There was a sense of negligence and discomfort throughout the whole place; and everything was in a state of transition towards something which it was hoped would be improvement. Weather-boarded houses on the ground, which served the united purpose of godown and dwelling, were in process of conversion; and the ready appliances of European inventiveness and native skill were set in motion for rendering them rain-proof during the now commencing wet season, and cool during the succeeding intense heat of the brief summer. Sliding partitions, divided by framework tastefully decorated with white silken flowered wall-paper, were rapidly changing the naked dreary warehouse-rooms into convenient and neat-looking domiciles. On the whole it would not severely tax a European's self-denial or power of self-adaptation to existing circumstances, to render the ordinary course of life at Yokuhama moderately pleasant and sufficiently agreeable.

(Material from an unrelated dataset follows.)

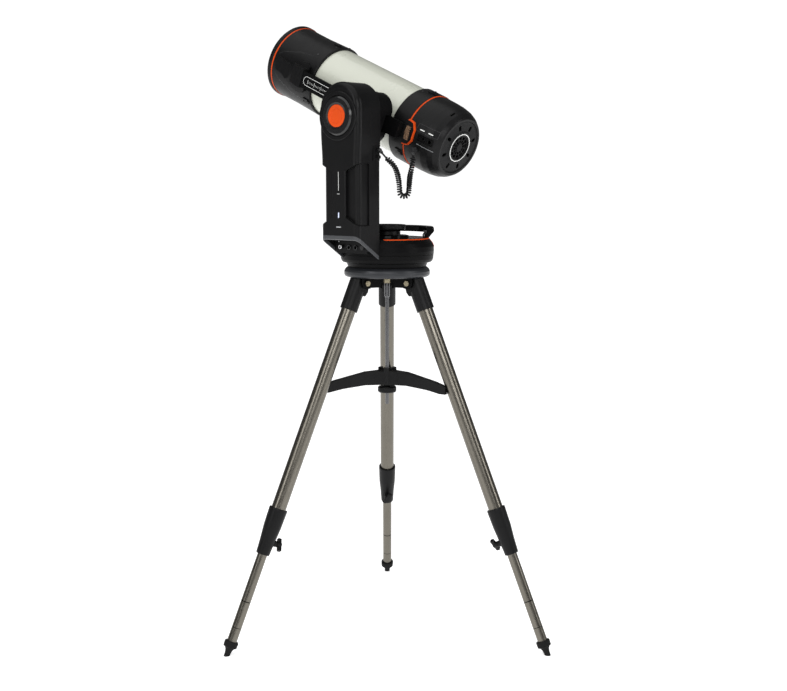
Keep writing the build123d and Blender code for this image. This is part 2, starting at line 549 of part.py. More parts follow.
def make_rear():
    baffle_r, mirror_r, focal_length = 16.0, 80.0, 335.0
    back_x = 50.0
    bowl = [(radius, back_x - 20 - radius ** 2 / (4 * focal_length)) for radius in (80, 65, 50, 35)]
    mirror = lathe([(baffle_r + RUNNING_GAP, back_x)] + [(mirror_r, back_x)] + bowl
                   + [(baffle_r + RUNNING_GAP, back_x - 20)])
    parts["primary_mirror"] = TUBE * along(mirror)

    cell = along(lathe([
        (TUBE_R, REAR_CELL_X), (97.2, REAR_CELL_X), (98.6, REAR_CELL_X + 2), (98.6, REAR_RING_X),
        (93.5, REAR_RING_X), (93.5, 96), (89, 96), (89, 80), (13, 80), (13, -20), (baffle_r, -20),
        (baffle_r, 72), (89, 72), (89, 60), (TUBE_R, 60)]))
    bump = arm_side(BUMP, 86, 104) & along(cyl(102.0, 60, 120))
    cell += bump - along(cyl(93.5, 60, 130))
    for turn in (8.0, 128.0, 248.0):
        lug = Rot(turn, 0, 0) * (box(60, 82, -8, 8, 97, 101.5) + box(70, 80, -4, 4, 97, 103.5))
        cell += lug
    parts["rear_cell"] = TUBE * cell

    collar_band = along(ring(93.5, 97.6, REAR_RING_X, REAR_RING_X + 4)) - arm_side(grown(BUMP, 1.0), 60, 130)
    bump_band = arm_side(grown(BUMP, 3.0), 86, 104) - arm_side(BUMP, 80, 110)
    bump_band -= box(60, REAR_RING_X, -200, 0, -90, 90)
    bump_band = (bump_band & along(cyl(102.6, 60, 130))) - along(cyl(93.5, 60, 130))
    front_band = along(ring(95.8, 98.9, -422, -418))
    parts["tube_accent_bands"] = group([TUBE * (collar_band + bump_band), TUBE * front_band])

    def housing_form(inset):
        front_x = REAR_RING_X + 4
        return along(lathe([
            (0, front_x), (96.8 - inset, front_x), (96.4 - inset, 120), (95 - inset, 145),
            (91.5 - inset, 165), (86 - inset, 179), (79 - inset, 189 - inset / 2), (76 - inset, 192 - inset),
            (0, 192 - inset)]))

    housing = housing_form(0) - housing_form(WALL) - along(cyl(93.5, 60, 96))
    ports = box(122, 184, -91, -84, -13, 14) & housing_form(0)
    housing += ports
    housing -= box(127, 180, -110, -87.5, -9, 10)
    for x, size in ((141.0, 3.6), (163.0, 5.2)):
        housing += y_cyl(size + 2.2, -90, -86, x, 0.5)
        housing -= y_cyl(size, -95, -80, x, 0.5)
    housing -= along(cyl(70.0, 185, 200))
    housing -= arm_side(grown(BUMP, 3.2), 60, 130)
    housing -= Rot(28, 0, 0) * box(168, 172, -8, 8, 80, 110)
    parts["rear_housing"] = TUBE * housing

    grille = lathe([(0, 187), (70, 187), (70, 190.5), (68, 191.5), (66, 190.0), (44, 191.5), (41, 194),
                    (31.5, 194), (31.5, 191), (0, 191)])
    for number in range(8):
        slot = box(51, 57, -4.5, 4.5, 180, 200) + cyl(4.5, 180, 200, 51) + cyl(4.5, 180, 200, 57)
        grille -= Rot(0, 0, number * 45.0 + 22.5) * slot
    for number in range(12):
        for inside, outside in ((12.0, 19.5), (21.0, 28.5)):
            window = lathe([(inside, 180), (outside, 180), (outside, 200), (inside, 200)], angle=24)
            grille -= Rot(0, 0, number * 30.0) * window
    grille += cyl(10, 180, 193)
    grille -= cyl(2 + RUNNING_GAP, 170, 189)
    parts["rear_grille"] = TUBE * along(grille)

    rotor = cyl(12, 164, 178) + cyl(2, 170, 188.5)
    for number in range(7):
        blade = Rot(0, 0, number * 360 / 7) * Pos(20, 0, 171) * Rot(38, 0, 0) * Box(20, 1.6, 12)
        rotor += blade
    parts["fan_rotor"] = TUBE * along(rotor)


def make_cable():
    route = [Vector(*p) for p in COIL_ROUTE]
    radii = []
    for before, here, after in zip(route, route[1:], route[2:]):
        turn = radians((here - before).get_angle(after - here))
        radii.append(0.45 * min((here - before).length, (after - here).length) / tan(turn / 2))
    path = FilletPolyline(*route, radius=radii)
    start = Plane(origin=path @ 0, z_dir=path % 0)
    cable = sweep(start * Circle(COIL_R), path=path)
    print("cable arc radii", [round(r, 1) for r in radii])
    full_volume = pi * COIL_R ** 2 * path.length
    print("cable volume over section times length", round(cable.volume / full_volume, 4))
    parts["coiled_cable"] = cable

    plug_x, plug_y, plug_z = PORT_BLOCK_X, -115.0, 1268.0
    elbow = Pos(plug_x + 8, plug_y, plug_z)
    arm_plug = x_cyl(5.5, plug_x, plug_x + 8, plug_y, plug_z) + elbow * Sphere(5.2)
    arm_plug += elbow * Rot(0, 135, 0) * cyl(4.0, 0, 10)
    spare_plug = x_cyl(4.5, plug_x, plug_x + 7, plug_y + 1, plug_z - 17)
    parts["cable_plug_arm"] = group([MOUNT * arm_plug, MOUNT * spare_plug])
    end = route[-1]
    upright = Pos(end.X, end.Y, end.Z)
    plug = cyl(4.5, 0, 8) + box(-6, 6, -7, 6, 6, 19) + y_cyl(5.0, 5, 14, 0, 12.5)
    plug = upright * Rot(0, 0, MOUNT_TURN) * plug
    parts["cable_plug_tube"] = plug - TUBE * along(cyl(97.0, 60, 190))


make_head()
for leg_number, leg_angle in enumerate(LEG_ANGLES, 1):
    make_leg(leg_number, leg_angle)
make_spreader()
make_base()
make_arm()
make_altitude()
parts["main_tube"] = TUBE * along(ring(TUBE_R - TUBE_WALL, TUBE_R, -285, 60))
make_bar()
make_front()
make_rear()
make_cable()

os.makedirs("parts", exist_ok=True)
for node_name, shape in parts.items():
    export_step(shape, f"parts/{node_name}.step")
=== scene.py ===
"""Looks of the single-arm telescope: camera, lights, materials, and the small pieces that CAD leaves out."""
import bpy
from math import ceil, cos, pi, radians, sin
from mathutils import Matrix, Vector
from mathutils.bvhtree import BVHTree


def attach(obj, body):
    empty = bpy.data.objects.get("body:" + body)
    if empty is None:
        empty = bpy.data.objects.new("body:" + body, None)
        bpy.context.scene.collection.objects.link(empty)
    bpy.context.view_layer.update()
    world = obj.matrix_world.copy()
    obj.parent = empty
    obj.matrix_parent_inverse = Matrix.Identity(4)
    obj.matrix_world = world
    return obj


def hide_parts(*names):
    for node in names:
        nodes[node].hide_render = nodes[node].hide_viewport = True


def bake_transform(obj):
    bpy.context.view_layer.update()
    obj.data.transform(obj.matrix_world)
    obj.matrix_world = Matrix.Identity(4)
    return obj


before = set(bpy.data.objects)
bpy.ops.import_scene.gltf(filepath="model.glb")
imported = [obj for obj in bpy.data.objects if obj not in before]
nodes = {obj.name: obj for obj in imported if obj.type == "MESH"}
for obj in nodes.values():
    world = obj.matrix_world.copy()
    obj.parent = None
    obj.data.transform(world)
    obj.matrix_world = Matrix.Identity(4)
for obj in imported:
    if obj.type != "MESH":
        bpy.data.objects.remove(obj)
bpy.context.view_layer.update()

# ---------------------------------------------------------------- local frames, metres and degrees
MM = 0.001
MOUNT_TURN, TUBE_TILT = -39.9, 23.2
TUBE_MIDDLE = (0, 0.075, 1.351)          # on the altitude axis, before the mount's turn
LEG_ANGLES = (210.0, 330.0, 90.0)
LEG_LEAN, FOOT_CIRCLE_R = 22.376, 0.4695
LEG_MARKS = ((0.0740, 0.0755), (0.1430, 0.1455))          # dark rings, between heights along a leg

MOUNT = Matrix.Rotation(radians(MOUNT_TURN), 4, "Z")
TUBE = MOUNT @ Matrix.Translation(TUBE_MIDDLE) @ Matrix.Rotation(radians(TUBE_TILT), 4, "Y")
AXIS_TO_X = Matrix.Rotation(radians(90), 4, "Y")          # a part turned about z, laid along the tube


def leg_frame(angle):
    """The frame of a leg at rest: its origin is the foot, and z runs up along the leg."""
    return (Matrix.Rotation(radians(angle), 4, "Z") @ Matrix.Translation((FOOT_CIRCLE_R, 0, 0))
            @ Matrix.Rotation(radians(-LEG_LEAN), 4, "Y"))


# ---------------------------------------------------------------- camera
CAMERA_PLACE = (0.0, -3.371, 1.210)
CAMERA_DIP, CAMERA_TURN = 7.59, -0.005          # degrees below level, radians to the side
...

A considerable trade has sprung up at Yokuhama in silk, tea, copper, vegetable oil, and other articles of Japanese produce. But the difficulties of money-exchange, and the arbitrary value placed on native coin, have operated as serious obstructions to the development of foreign commerce at the port. A more serious hindrance to the enlargement of trade is apprehended from the policy of the government in endeavouring to limit foreigners to this new settlement and preventing their residence beyond certain appointed boundaries.